What does it mean to be human?
Do Androids Dream of Electric Sheep? : The Baseline Test
I chuckled at this question in the theatre (my first IMAX experience in Bangkok, and a 3D one at that. Imagine. Are we ever so lucky to have one in five of the world's superior projection technology. Still, no place is ever the same without the memories. No place is ever the same without the 'used to' - I used to sit here. We used to be there. I'd looked up here, and gone down the stairs there. Not here, not yet. We're not acquainted. I've yet to familarise myself with this place. And I kept struggling to see the BFI Southbank's IMAX ever so vividly in my mind as I took my seat. Those railings. The giant eight-storey screen. The metal frames behind it. I'm trying not to forget, but the memory's slipping from my mind these days. More on memories later. I'm getting ahead of myself.)
the book. the legend. the beginning.
Androids were supposed to feel naught - as the discussion with my friend after the film informed me - a straight, even line on the conceptual emotion monitoring screen. Simple repetition of words would suffice to remain in service and on the job. Hampton Fancher's and Michael Green's screenplay revamped the hotly debated questions of the original film (and the still all-too-relevant Artificial Intelligence question): If androids are without souls, could they ever be human? Are they human?
"You've been fine without one," said his superior as he walked out the door.
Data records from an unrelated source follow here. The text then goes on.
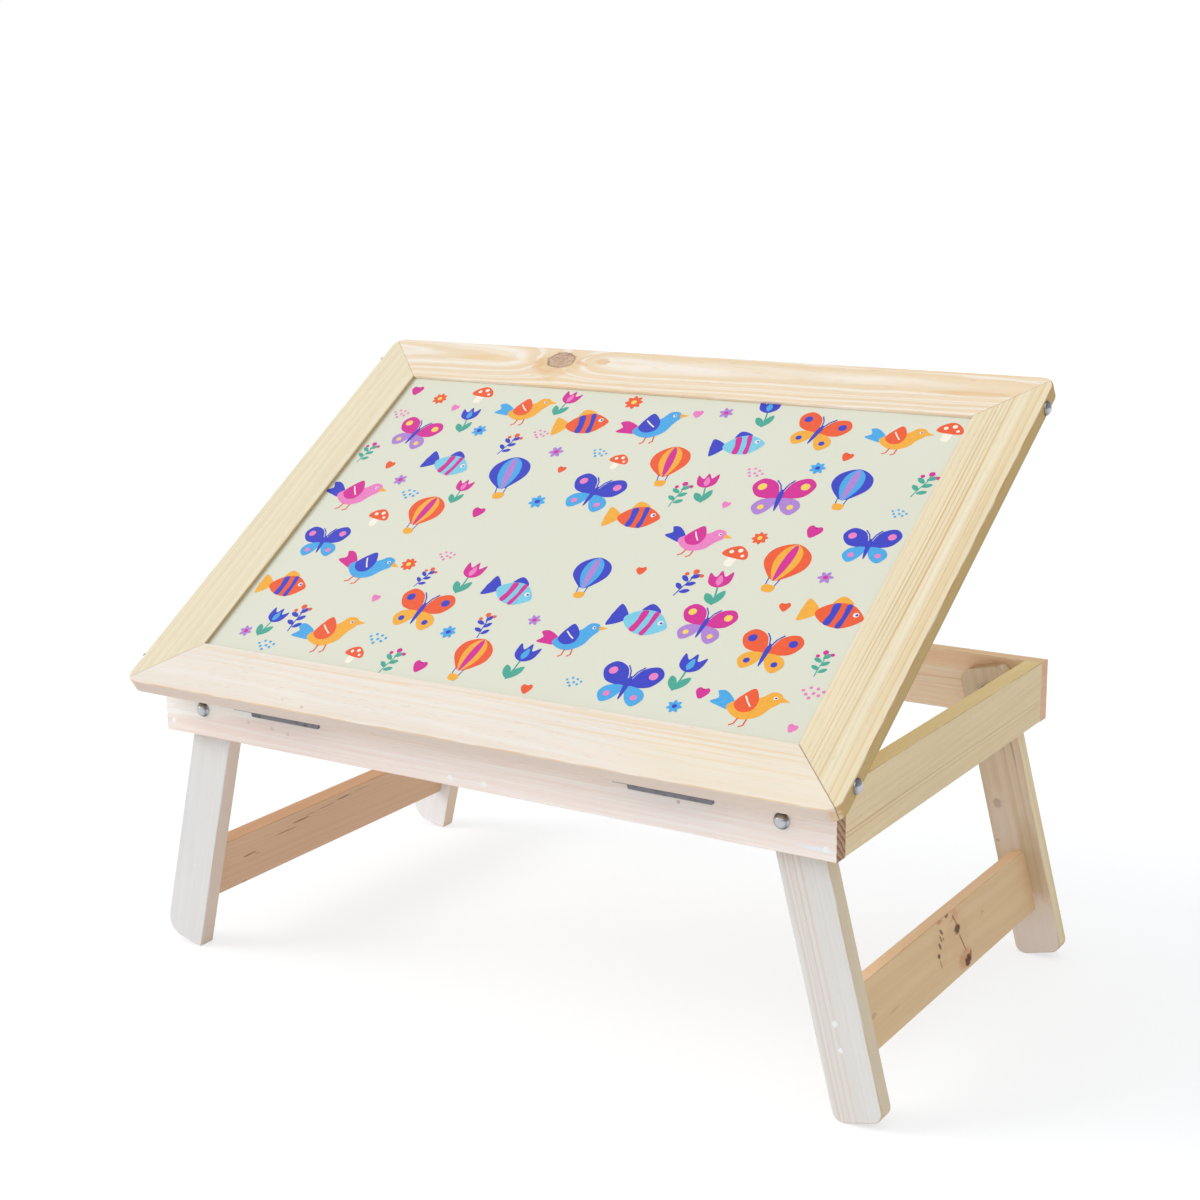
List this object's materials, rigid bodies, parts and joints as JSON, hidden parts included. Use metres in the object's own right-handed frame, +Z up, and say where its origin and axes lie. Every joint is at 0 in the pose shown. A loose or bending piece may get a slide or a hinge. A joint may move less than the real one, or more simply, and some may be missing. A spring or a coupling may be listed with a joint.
{
  "type": "folding study table",
  "caption": "Low pine study table for bed or floor: shallow box on two leg frames that fold in, with a mitred frame top round a thin panel that tilts up on a prop strut.",
  "frame": {"origin": "on the floor, under the middle of the table's bounding box", "axes": "+X to the right along the table's length, +Y from the front (hinge side) to the back, +Z up"},
  "size_m": [0.6254, 0.396, 0.4521],
  "materials": {
    "pine_top": "sanded pine, clear matt",
    "pine_box": "sanded pine, clear matt",
    "pine_legs": "sanded pine, clear matt",
    "pine_prop": "sanded pine, clear matt",
    "printed_panel": "printed hardboard, satin",
    "bolt_steel": "bright zinc plated",
    "hinge_steel": "dull zinc plated",
    "nail_steel": "plain steel"
  },
  "bodies": {
    "base": {"front_rail": "pine_box", "back_rail": "pine_box", "left_rail": "pine_box", "right_rail": "pine_box", "rail_nails": "nail_steel", "centre_slat": "pine_box", "slat_nails": "nail_steel", "left_hinge_lower_leaf": "hinge_steel", "right_hinge_lower_leaf": "hinge_steel", "left_hinge_pin": "hinge_steel", "right_hinge_pin": "hinge_steel", "lower_leaf_screws": "hinge_steel", "pivot_bolts": "bolt_steel", "spacer_washers": "bolt_steel", "nut_washers": "bolt_steel", "pivot_nuts": "bolt_steel", "prop_hinge_slat_leaf": "hinge_steel", "prop_hinge_pin": "hinge_steel", "slat_leaf_screws": "hinge_steel"},
    "top": {"top_front_board": "pine_top", "top_back_board": "pine_top", "top_left_board": "pine_top", "top_right_board": "pine_top", "top_panel": "printed_panel", "corner_screws": "bolt_steel", "left_hinge_upper_leaf": "hinge_steel", "right_hinge_upper_leaf": "hinge_steel", "upper_leaf_screws": "hinge_steel"},
    "prop": {"prop_strut": "pine_prop", "prop_hinge_strut_leaf": "hinge_steel", "strut_leaf_screws": "hinge_steel"},
    "left_leg_frame": {"left_front_leg": "pine_legs", "left_back_leg": "pine_legs", "left_stretcher": "pine_legs", "left_stretcher_nails": "nail_steel"},
    "right_leg_frame": {"right_front_leg": "pine_legs", "right_back_leg": "pine_legs", "right_stretcher": "pine_legs", "right_stretcher_nails": "nail_steel"}
  },
  "joints": [
    {"name": "top_tilt", "type": "hinge", "parent": "base", "child": "top", "pos_m": [0, -0.17159, 0.22934], "axis": [1, 0, 0], "range_deg": [-32.7, 0]},
    {"name": "prop_fold", "type": "hinge", "parent": "base", "child": "prop", "pos_m": [0, -0.01159, 0.19814], "axis": [1, 0, 0], "range_deg": [-65.4, 0]},
    {"name": "left_leg_fold", "type": "hinge", "parent": "base", "child": "left_leg_frame", "pos_m": [-0.24793, -0.16959, 0.20554], "axis": [0, -1, 0], "range_deg": [0, 104]},
    {"name": "right_leg_fold", "type": "hinge", "parent": "base", "child": "right_leg_frame", "pos_m": [0.24613, -0.16959, 0.20554], "axis": [0, 1, 0], "range_deg": [0, 104]}
  ],
  "couplings": [
    {"joint": "prop_fold", "follows": "top_tilt", "ratio": 2}
  ]
}
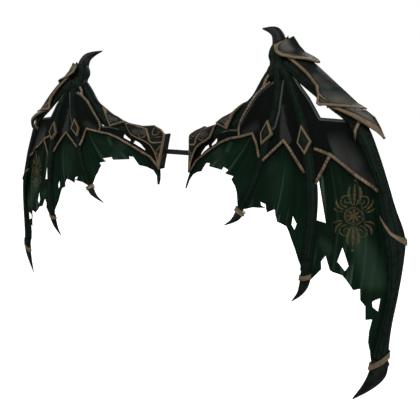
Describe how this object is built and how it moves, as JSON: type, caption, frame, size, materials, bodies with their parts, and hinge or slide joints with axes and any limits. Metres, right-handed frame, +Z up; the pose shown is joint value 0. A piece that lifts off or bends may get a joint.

"What," asked our friend, Officer K.
let's go shopping.
This theme of AI's humanity emerges again and again in popular Sci-Fi culture - Robbie Williams' Bicentennial Man
(1999), Arnold Schwarzenegger's Terminator
films, and even, I daresay, Stepford Wives
(2004) - it's as if man entertains the idea of fearing his own creation, and Sci-Fi authors have always been two steps ahead of the game, propping questions, subtly slipping them between lines of short stories and novels that have our minds spin as we tear them apart in our minds, ever since I can remember.
There's something attractive, yet menacing, about the uncontrollable. About the uncontrollable gaining, grasping and having the upper-hand over us. About an intelligence, manufactured; an intelligence, conceived and created and birthed by man, to take over and own and manipulate man. There's power, we find, either power or an absurd sense of reassurance, in examining a manufactured intelligence so closely under one's microscope to distinguish ourselves from them, to pat ourselves on the back and revel in how human we truly are. How we are not, and will and can never be, them. And how they are not, and will and can never be, us.
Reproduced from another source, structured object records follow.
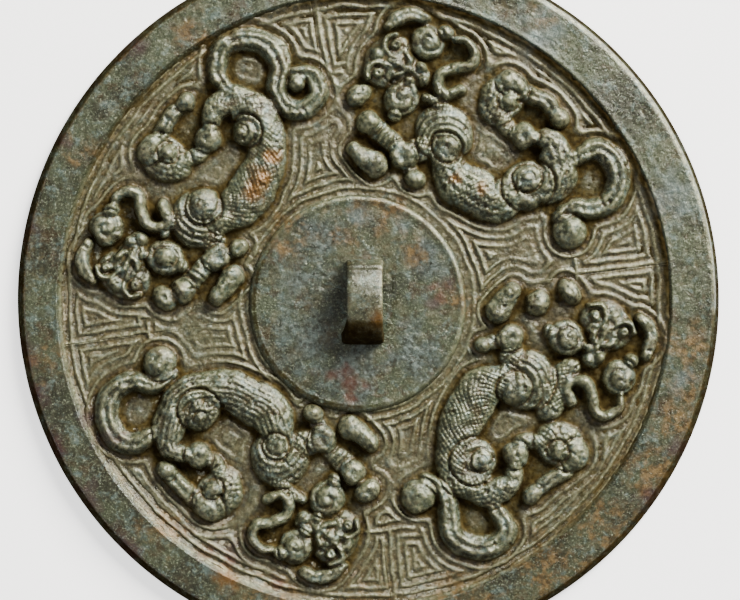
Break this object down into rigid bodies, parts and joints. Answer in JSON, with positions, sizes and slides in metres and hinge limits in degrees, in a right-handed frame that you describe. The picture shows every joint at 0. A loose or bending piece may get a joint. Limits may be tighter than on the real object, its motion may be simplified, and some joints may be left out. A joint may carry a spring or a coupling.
{
  "type": "ancient bronze mirror",
  "caption": "Round cast bronze mirror, polished face down, its back with a plain rim, a strap loop on a round boss, and coiled dragons in relief on key-fret.",
  "frame": {"origin": "centre of the polished face, which the mirror lies on", "axes": "+Z out of the decorated back; +Y along the strap loop, so a cord runs through it along X"},
  "size_m": [0.141, 0.141, 0.0107],
  "materials": {
    "patinated_bronze": "cast, matt grey-green patina with ochre earth in the hollows"
  },
  "bodies": {
    "root": {"mirror": "patinated_bronze"}
  },
  "joints": []
}
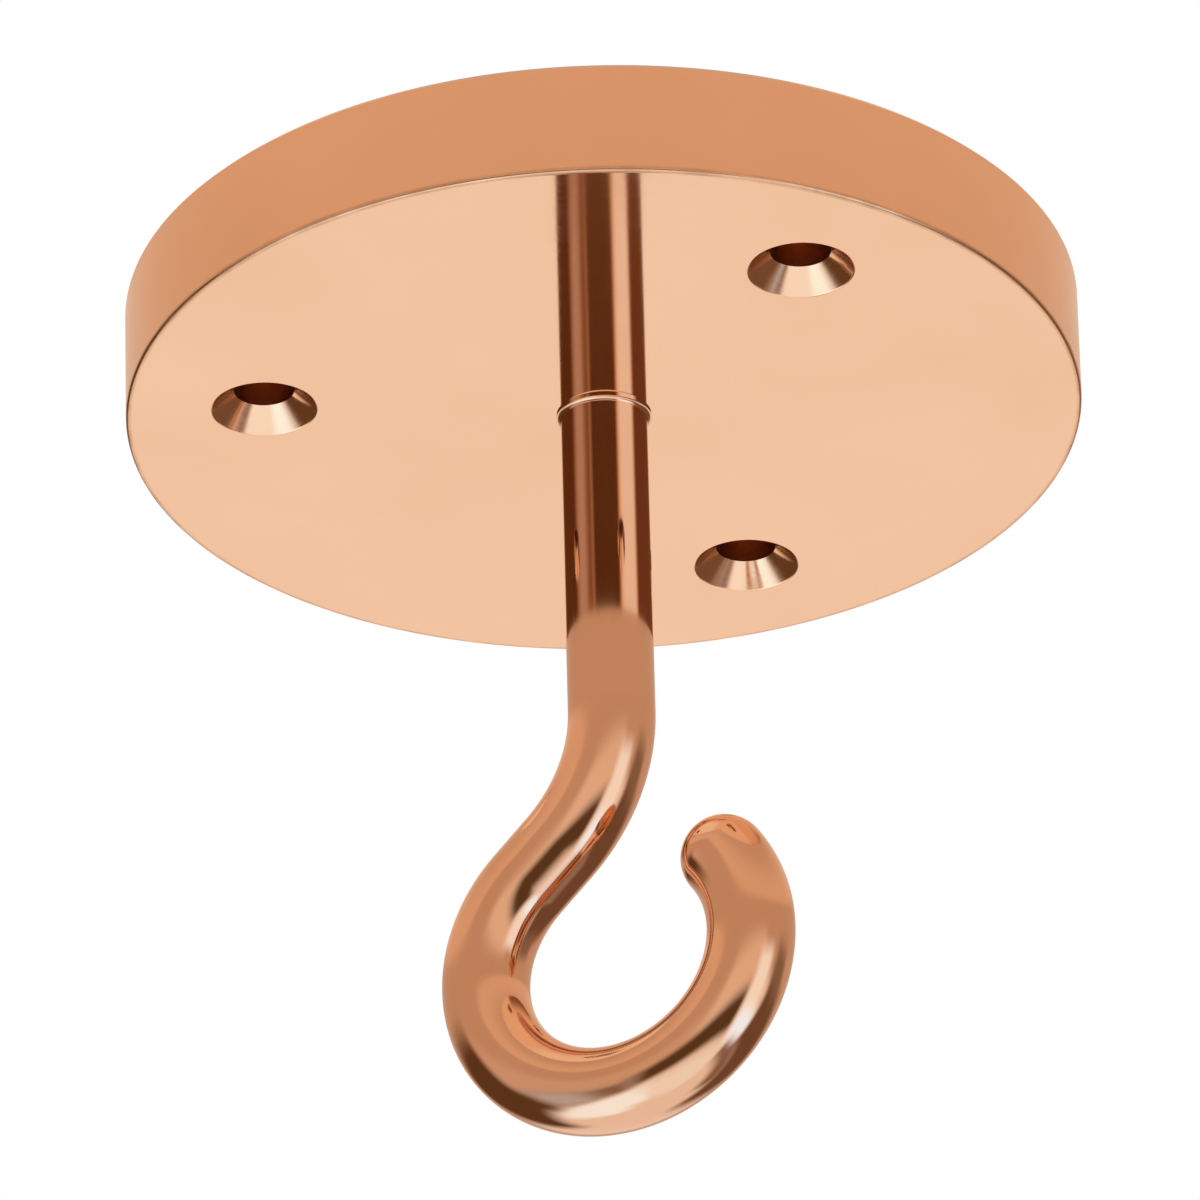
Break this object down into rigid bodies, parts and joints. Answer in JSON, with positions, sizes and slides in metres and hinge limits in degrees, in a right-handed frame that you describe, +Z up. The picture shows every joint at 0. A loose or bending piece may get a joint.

That pivotal point is many a Sci-Fi tale's springboard from which plot points and themes surge like wildfires. Because, being human - savvy enough to create, perceptive enough to design, curious enough to engineer - we started asking: What If?
(Reminds me, at the time of writing, of no other place but my undergraduate alma mater. As the university most renowned in Canada for its engineering program and as the inventor of the BlackBerry, we don't ask Why. We ask: Why not?)
What if androids can become us? (Why not?) What if they, too, become so human they develop the capacity to think, to imagine, to dream? What if 'being human' is no longer a mere adjective? What if, in gifting them with human abilities and capabilities, they long to become, and work at becoming, humans themselves? Where are the boundaries? Where is the line to distinguish what is human and what is not?
Lars and the Real Girl: the sequel
human? Is feeling
human? Are the two acts complex enough to qualify what are essentially high-functioning machines in human skin suits to be human? Blade Runner 2049
goes further in asking, can an android, born and raised since a human birth, be human? And if it is, does the rest of the androids deserve to be?
6.10.21: The Reality of Nostalgia
A cliche quote by Hunter S. Thompson goes, "You can't miss what you never had
." Dr. Ana Stelline's genius turns the concept on its head.
Inside her quarantined, white haven of a hiding place slash laboratory, I discovered my heart. If it were for any other scene, I might have left the theatre content with the film and moved on. This one hit me square in the chest.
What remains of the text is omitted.